> **Job**: Give the listing again in full, exactly as written.

## Start

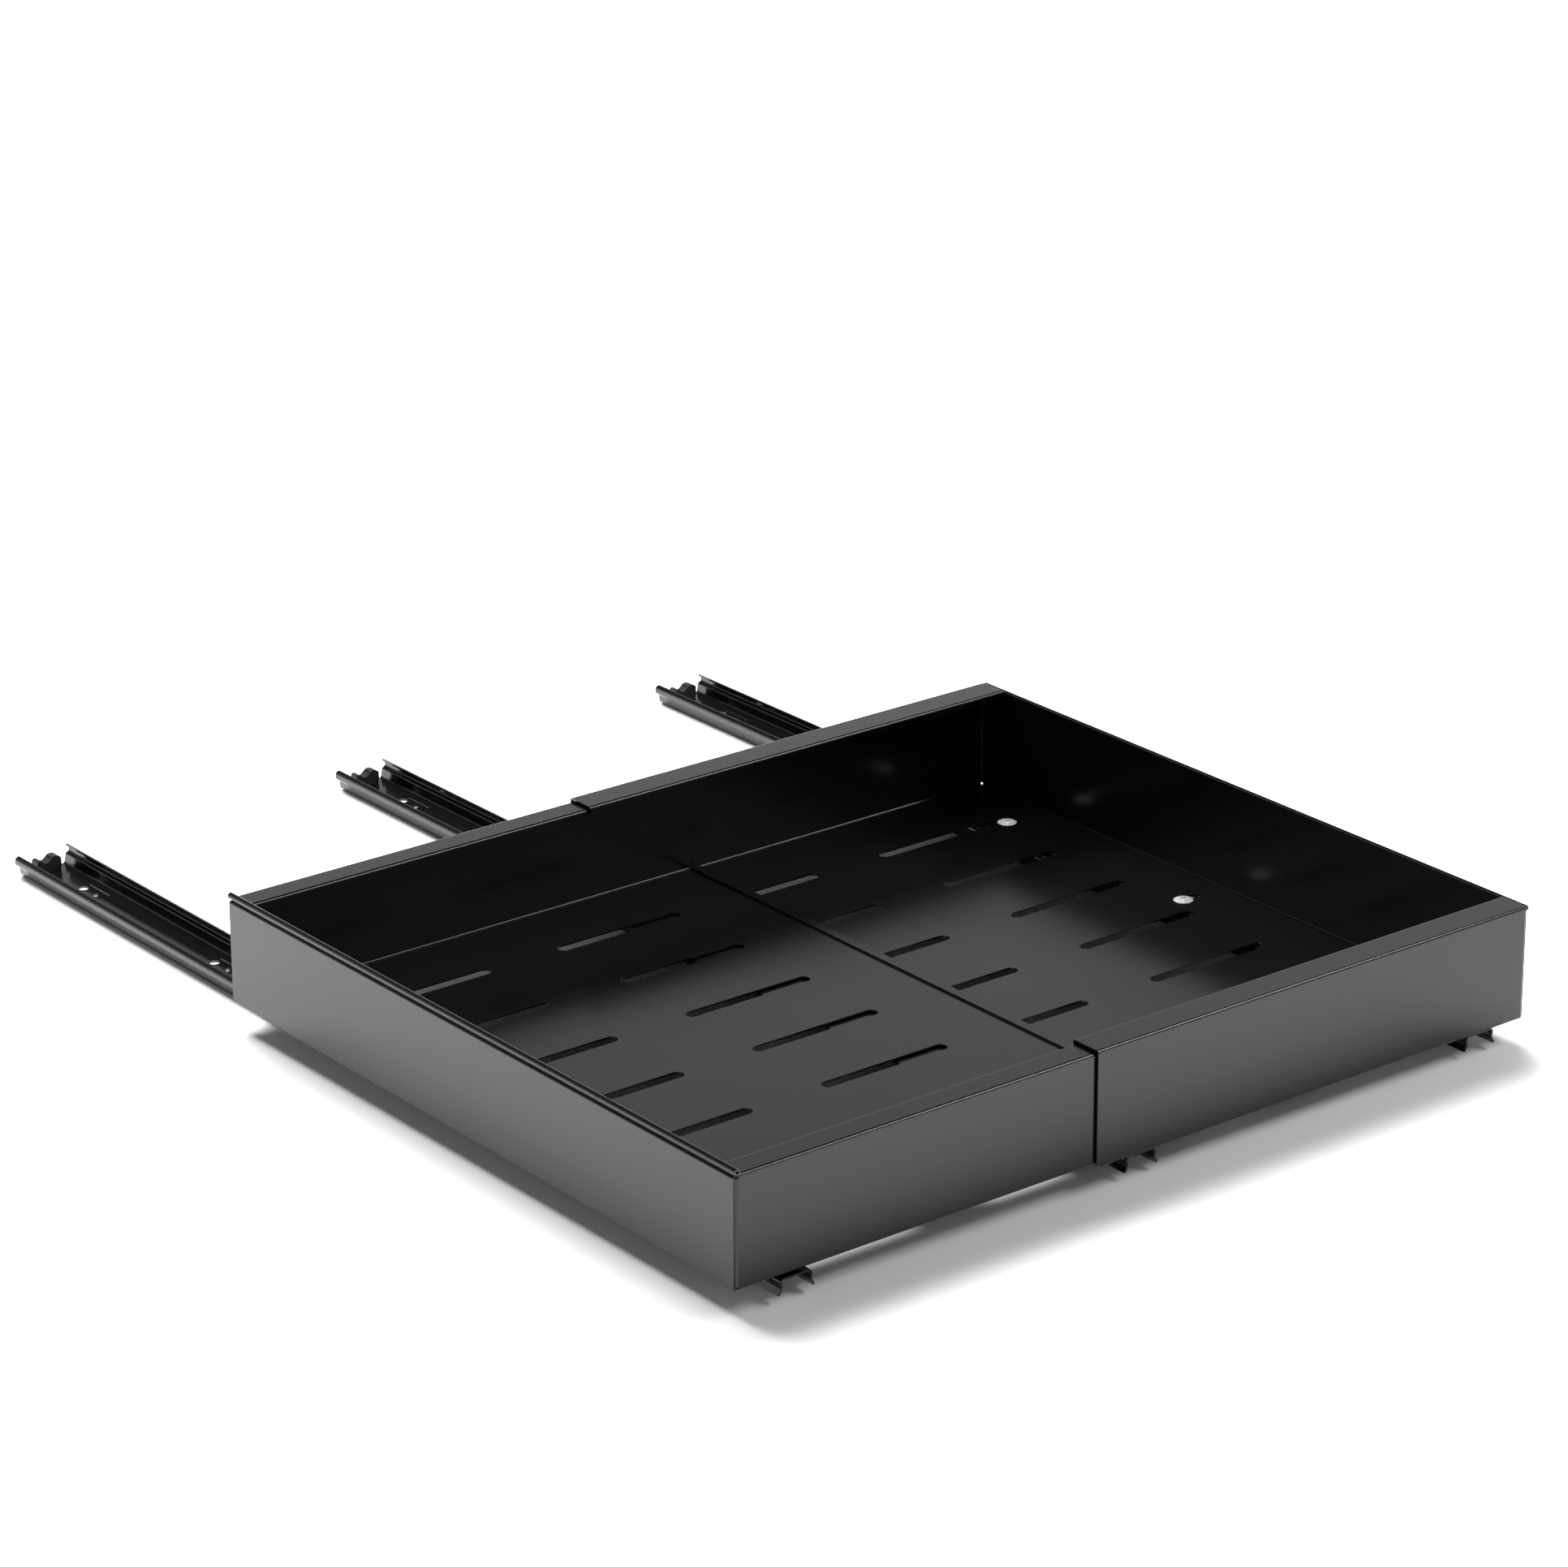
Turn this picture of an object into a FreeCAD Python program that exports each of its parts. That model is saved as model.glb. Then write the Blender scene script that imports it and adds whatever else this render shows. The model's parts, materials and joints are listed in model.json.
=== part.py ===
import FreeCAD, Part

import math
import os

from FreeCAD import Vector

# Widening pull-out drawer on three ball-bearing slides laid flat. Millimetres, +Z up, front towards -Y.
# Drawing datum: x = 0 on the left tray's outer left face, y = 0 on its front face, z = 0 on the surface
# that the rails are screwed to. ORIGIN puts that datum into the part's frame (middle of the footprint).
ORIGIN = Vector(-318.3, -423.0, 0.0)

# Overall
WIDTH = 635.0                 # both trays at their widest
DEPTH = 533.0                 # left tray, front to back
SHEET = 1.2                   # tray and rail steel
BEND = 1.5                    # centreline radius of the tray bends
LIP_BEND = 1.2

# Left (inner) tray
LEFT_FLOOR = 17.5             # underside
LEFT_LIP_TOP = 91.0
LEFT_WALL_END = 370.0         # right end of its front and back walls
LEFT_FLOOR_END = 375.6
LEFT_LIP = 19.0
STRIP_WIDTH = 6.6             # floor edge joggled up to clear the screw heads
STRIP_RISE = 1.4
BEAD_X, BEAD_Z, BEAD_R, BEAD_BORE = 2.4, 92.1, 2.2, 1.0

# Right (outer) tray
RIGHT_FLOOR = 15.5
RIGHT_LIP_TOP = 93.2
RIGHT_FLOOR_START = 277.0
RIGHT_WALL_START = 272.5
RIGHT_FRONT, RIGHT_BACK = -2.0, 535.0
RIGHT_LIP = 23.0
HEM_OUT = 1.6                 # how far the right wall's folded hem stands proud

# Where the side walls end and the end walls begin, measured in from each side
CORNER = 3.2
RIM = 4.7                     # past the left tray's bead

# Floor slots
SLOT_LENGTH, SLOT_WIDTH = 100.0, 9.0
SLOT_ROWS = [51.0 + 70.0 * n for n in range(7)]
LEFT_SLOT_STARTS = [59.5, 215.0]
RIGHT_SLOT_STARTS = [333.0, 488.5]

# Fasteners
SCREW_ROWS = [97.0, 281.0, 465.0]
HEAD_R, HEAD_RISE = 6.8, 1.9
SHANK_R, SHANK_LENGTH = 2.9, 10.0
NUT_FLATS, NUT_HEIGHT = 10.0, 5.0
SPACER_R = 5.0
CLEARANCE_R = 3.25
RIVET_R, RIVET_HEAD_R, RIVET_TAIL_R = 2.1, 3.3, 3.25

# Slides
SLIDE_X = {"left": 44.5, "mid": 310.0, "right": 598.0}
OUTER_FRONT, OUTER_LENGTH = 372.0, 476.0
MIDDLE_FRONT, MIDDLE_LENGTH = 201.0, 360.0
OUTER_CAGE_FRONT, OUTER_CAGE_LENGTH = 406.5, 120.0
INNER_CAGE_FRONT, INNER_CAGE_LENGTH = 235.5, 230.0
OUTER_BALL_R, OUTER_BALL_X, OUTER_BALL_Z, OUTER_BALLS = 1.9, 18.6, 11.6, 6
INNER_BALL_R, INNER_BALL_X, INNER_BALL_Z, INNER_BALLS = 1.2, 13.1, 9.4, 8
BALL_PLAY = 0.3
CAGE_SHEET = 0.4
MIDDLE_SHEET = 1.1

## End

> **Output of the task**:
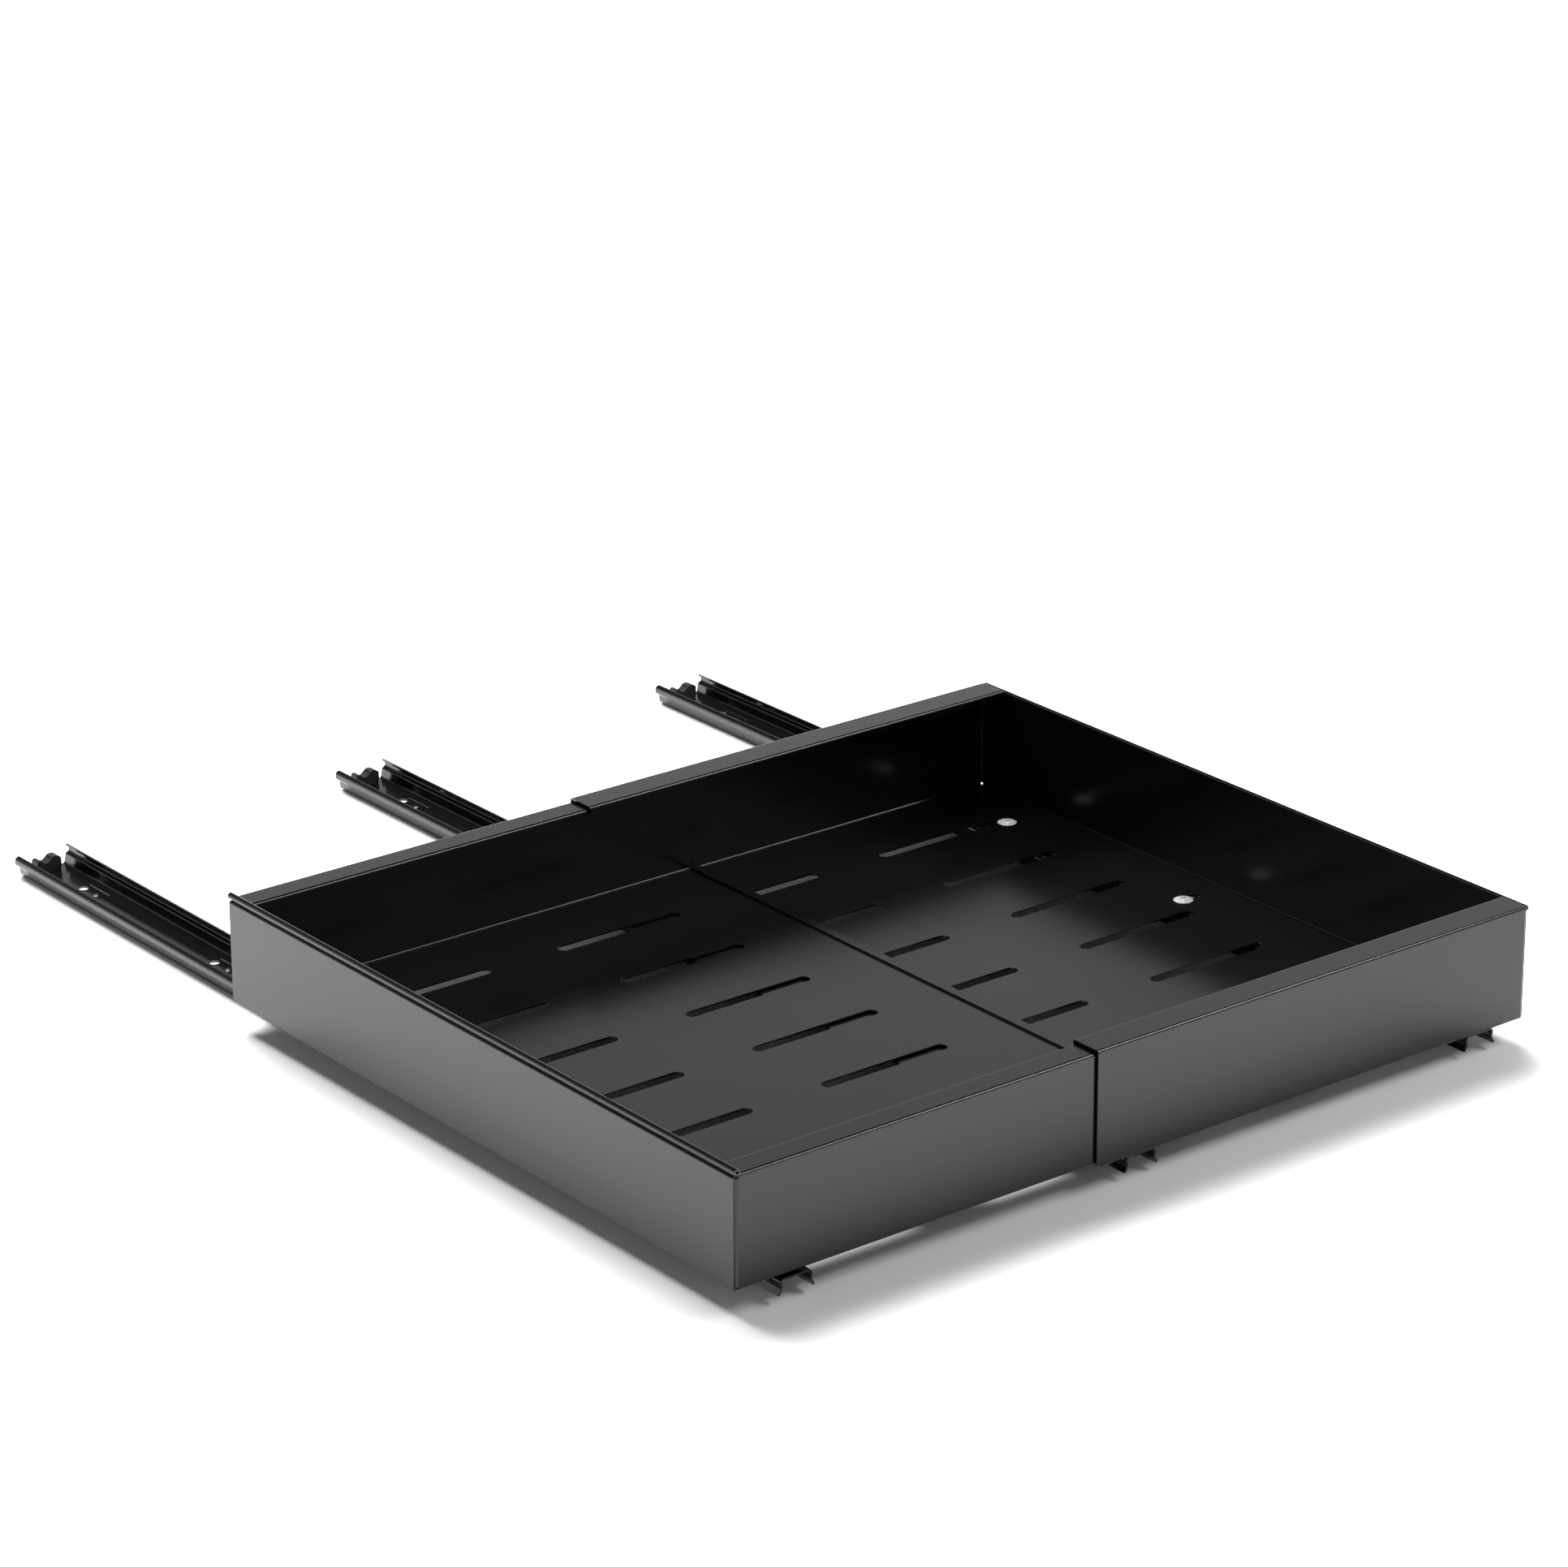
Turn this picture of an object into a FreeCAD Python program that exports each of its parts. That model is saved as model.glb. Then write the Blender scene script that imports it and adds whatever else this render shows. The model's parts, materials and joints are listed in model.json.
=== part.py ===
import FreeCAD, Part

import math
import os

from FreeCAD import Vector

# Widening pull-out drawer on three ball-bearing slides laid flat. Millimetres, +Z up, front towards -Y.
# Drawing datum: x = 0 on the left tray's outer left face, y = 0 on its front face, z = 0 on the surface
# that the rails are screwed to. ORIGIN puts that datum into the part's frame (middle of the footprint).
ORIGIN = Vector(-318.3, -423.0, 0.0)

# Overall
WIDTH = 635.0                 # both trays at their widest
DEPTH = 533.0                 # left tray, front to back
SHEET = 1.2                   # tray and rail steel
BEND = 1.5                    # centreline radius of the tray bends
LIP_BEND = 1.2

# Left (inner) tray
LEFT_FLOOR = 17.5             # underside
LEFT_LIP_TOP = 91.0
LEFT_WALL_END = 370.0         # right end of its front and back walls
LEFT_FLOOR_END = 375.6
LEFT_LIP = 19.0
STRIP_WIDTH = 6.6             # floor edge joggled up to clear the screw heads
STRIP_RISE = 1.4
BEAD_X, BEAD_Z, BEAD_R, BEAD_BORE = 2.4, 92.1, 2.2, 1.0

# Right (outer) tray
RIGHT_FLOOR = 15.5
RIGHT_LIP_TOP = 93.2
RIGHT_FLOOR_START = 277.0
RIGHT_WALL_START = 272.5
RIGHT_FRONT, RIGHT_BACK = -2.0, 535.0
RIGHT_LIP = 23.0
HEM_OUT = 1.6                 # how far the right wall's folded hem stands proud

# Where the side walls end and the end walls begin, measured in from each side
CORNER = 3.2
RIM = 4.7                     # past the left tray's bead

# Floor slots
SLOT_LENGTH, SLOT_WIDTH = 100.0, 9.0
SLOT_ROWS = [51.0 + 70.0 * n for n in range(7)]
LEFT_SLOT_STARTS = [59.5, 215.0]
RIGHT_SLOT_STARTS = [333.0, 488.5]

# Fasteners
SCREW_ROWS = [97.0, 281.0, 465.0]
HEAD_R, HEAD_RISE = 6.8, 1.9
SHANK_R, SHANK_LENGTH = 2.9, 10.0
NUT_FLATS, NUT_HEIGHT = 10.0, 5.0
SPACER_R = 5.0
CLEARANCE_R = 3.25
RIVET_R, RIVET_HEAD_R, RIVET_TAIL_R = 2.1, 3.3, 3.25

# Slides
SLIDE_X = {"left": 44.5, "mid": 310.0, "right": 598.0}
OUTER_FRONT, OUTER_LENGTH = 372.0, 476.0
MIDDLE_FRONT, MIDDLE_LENGTH = 201.0, 360.0
OUTER_CAGE_FRONT, OUTER_CAGE_LENGTH = 406.5, 120.0
INNER_CAGE_FRONT, INNER_CAGE_LENGTH = 235.5, 230.0
OUTER_BALL_R, OUTER_BALL_X, OUTER_BALL_Z, OUTER_BALLS = 1.9, 18.6, 11.6, 6
INNER_BALL_R, INNER_BALL_X, INNER_BALL_Z, INNER_BALLS = 1.2, 13.1, 9.4, 8
BALL_PLAY = 0.3
CAGE_SHEET = 0.4
MIDDLE_SHEET = 1.1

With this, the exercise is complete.